● Exercise: Print verbatim the opening line of the material and every subsequent line through the one containing "Write the OpenSCAD".

● Records for this task:
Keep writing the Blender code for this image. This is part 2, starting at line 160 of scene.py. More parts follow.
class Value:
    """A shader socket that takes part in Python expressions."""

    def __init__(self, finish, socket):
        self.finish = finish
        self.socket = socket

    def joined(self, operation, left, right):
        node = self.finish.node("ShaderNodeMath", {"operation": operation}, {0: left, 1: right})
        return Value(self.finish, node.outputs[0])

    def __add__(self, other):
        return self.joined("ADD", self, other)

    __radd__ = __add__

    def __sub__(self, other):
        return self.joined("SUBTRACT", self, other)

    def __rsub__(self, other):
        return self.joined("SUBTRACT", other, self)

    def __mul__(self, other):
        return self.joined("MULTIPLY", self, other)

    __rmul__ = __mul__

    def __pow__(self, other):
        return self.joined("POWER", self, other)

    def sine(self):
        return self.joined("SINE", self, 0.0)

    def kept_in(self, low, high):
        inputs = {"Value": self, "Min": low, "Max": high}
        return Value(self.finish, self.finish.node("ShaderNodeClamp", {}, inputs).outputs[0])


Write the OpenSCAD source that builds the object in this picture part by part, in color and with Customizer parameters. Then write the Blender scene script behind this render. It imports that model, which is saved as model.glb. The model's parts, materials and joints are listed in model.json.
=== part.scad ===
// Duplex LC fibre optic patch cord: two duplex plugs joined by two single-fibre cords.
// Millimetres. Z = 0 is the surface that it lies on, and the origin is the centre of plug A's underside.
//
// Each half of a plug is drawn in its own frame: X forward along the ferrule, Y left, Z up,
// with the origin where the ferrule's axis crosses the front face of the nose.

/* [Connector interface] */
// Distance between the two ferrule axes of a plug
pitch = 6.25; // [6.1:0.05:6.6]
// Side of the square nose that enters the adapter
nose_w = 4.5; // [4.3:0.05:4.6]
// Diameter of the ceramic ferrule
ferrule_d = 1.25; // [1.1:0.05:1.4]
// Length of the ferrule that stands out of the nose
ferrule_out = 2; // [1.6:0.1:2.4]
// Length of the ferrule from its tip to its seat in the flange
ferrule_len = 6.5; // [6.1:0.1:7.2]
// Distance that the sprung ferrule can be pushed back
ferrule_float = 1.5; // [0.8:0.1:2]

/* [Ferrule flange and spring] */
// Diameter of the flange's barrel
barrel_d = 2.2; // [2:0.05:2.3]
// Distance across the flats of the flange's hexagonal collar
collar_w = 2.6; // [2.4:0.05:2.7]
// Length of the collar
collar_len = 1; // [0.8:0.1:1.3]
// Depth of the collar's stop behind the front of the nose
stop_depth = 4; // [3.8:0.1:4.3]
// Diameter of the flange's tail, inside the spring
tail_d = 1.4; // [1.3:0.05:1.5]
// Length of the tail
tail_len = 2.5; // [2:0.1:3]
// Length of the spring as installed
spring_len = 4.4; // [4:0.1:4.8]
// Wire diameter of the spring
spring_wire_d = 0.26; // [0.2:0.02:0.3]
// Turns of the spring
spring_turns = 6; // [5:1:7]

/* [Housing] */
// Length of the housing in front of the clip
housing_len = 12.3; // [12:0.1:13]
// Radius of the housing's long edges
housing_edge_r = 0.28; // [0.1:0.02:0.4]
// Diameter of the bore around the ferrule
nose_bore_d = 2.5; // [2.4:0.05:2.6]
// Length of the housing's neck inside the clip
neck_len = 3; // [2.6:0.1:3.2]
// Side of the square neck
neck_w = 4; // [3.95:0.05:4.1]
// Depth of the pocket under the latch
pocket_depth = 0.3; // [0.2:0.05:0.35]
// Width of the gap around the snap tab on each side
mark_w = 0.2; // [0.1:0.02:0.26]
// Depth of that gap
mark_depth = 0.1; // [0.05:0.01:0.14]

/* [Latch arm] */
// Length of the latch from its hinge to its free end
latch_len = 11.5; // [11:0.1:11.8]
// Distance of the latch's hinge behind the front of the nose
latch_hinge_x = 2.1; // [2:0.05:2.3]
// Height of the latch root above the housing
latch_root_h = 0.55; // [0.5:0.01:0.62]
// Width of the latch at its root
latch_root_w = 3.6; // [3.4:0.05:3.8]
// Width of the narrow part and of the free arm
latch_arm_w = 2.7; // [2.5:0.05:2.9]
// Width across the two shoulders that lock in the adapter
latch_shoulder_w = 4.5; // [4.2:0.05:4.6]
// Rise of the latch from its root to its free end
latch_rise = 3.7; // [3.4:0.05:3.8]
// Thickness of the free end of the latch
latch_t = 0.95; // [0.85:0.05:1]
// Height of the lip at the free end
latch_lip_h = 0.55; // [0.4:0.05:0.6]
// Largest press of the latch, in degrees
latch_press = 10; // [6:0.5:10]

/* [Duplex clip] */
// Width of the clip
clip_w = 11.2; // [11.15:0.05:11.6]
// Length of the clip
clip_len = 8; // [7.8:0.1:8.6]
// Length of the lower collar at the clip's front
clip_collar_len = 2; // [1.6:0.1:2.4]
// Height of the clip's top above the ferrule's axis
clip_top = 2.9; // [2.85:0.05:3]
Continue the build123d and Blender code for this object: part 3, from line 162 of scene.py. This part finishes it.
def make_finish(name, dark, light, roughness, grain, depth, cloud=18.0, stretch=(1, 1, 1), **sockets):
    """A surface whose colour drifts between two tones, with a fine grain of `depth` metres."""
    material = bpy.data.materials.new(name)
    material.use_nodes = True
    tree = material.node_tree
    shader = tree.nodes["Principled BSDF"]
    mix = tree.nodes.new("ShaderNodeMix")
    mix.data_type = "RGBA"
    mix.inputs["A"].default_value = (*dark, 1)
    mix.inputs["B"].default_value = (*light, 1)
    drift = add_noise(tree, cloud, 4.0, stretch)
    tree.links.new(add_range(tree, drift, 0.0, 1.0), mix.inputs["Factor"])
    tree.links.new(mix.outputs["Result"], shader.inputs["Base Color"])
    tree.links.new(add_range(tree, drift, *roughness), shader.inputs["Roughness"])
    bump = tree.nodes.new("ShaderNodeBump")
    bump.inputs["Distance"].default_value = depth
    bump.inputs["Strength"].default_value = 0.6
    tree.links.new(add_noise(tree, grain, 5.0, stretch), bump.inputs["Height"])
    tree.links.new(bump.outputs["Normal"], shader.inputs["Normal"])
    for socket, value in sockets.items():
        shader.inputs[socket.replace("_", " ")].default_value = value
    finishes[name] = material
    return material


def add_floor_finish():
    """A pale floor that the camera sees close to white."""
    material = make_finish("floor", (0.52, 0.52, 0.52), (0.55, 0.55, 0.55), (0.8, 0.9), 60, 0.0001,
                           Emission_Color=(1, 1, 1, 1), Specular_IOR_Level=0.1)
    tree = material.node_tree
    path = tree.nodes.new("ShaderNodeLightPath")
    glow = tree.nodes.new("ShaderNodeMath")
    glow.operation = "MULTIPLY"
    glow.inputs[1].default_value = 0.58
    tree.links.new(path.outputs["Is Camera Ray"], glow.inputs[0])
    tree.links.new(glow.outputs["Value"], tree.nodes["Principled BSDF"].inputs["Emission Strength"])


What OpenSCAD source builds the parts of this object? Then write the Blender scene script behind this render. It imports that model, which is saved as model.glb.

● Task answer:
Keep writing the Blender code for this image. This is part 2, starting at line 160 of scene.py. More parts follow.
class Value:
    """A shader socket that takes part in Python expressions."""

    def __init__(self, finish, socket):
        self.finish = finish
        self.socket = socket

    def joined(self, operation, left, right):
        node = self.finish.node("ShaderNodeMath", {"operation": operation}, {0: left, 1: right})
        return Value(self.finish, node.outputs[0])

    def __add__(self, other):
        return self.joined("ADD", self, other)

    __radd__ = __add__

    def __sub__(self, other):
        return self.joined("SUBTRACT", self, other)

    def __rsub__(self, other):
        return self.joined("SUBTRACT", other, self)

    def __mul__(self, other):
        return self.joined("MULTIPLY", self, other)

    __rmul__ = __mul__

    def __pow__(self, other):
        return self.joined("POWER", self, other)

    def sine(self):
        return self.joined("SINE", self, 0.0)

    def kept_in(self, low, high):
        inputs = {"Value": self, "Min": low, "Max": high}
        return Value(self.finish, self.finish.node("ShaderNodeClamp", {}, inputs).outputs[0])


Write the OpenSCAD source that builds the object in this picture part by part, in color and with Customizer parameters. Then write the Blender scene script behind this render. It imports that model, which is saved as model.glb. The model's parts, materials and joints are listed in model.json.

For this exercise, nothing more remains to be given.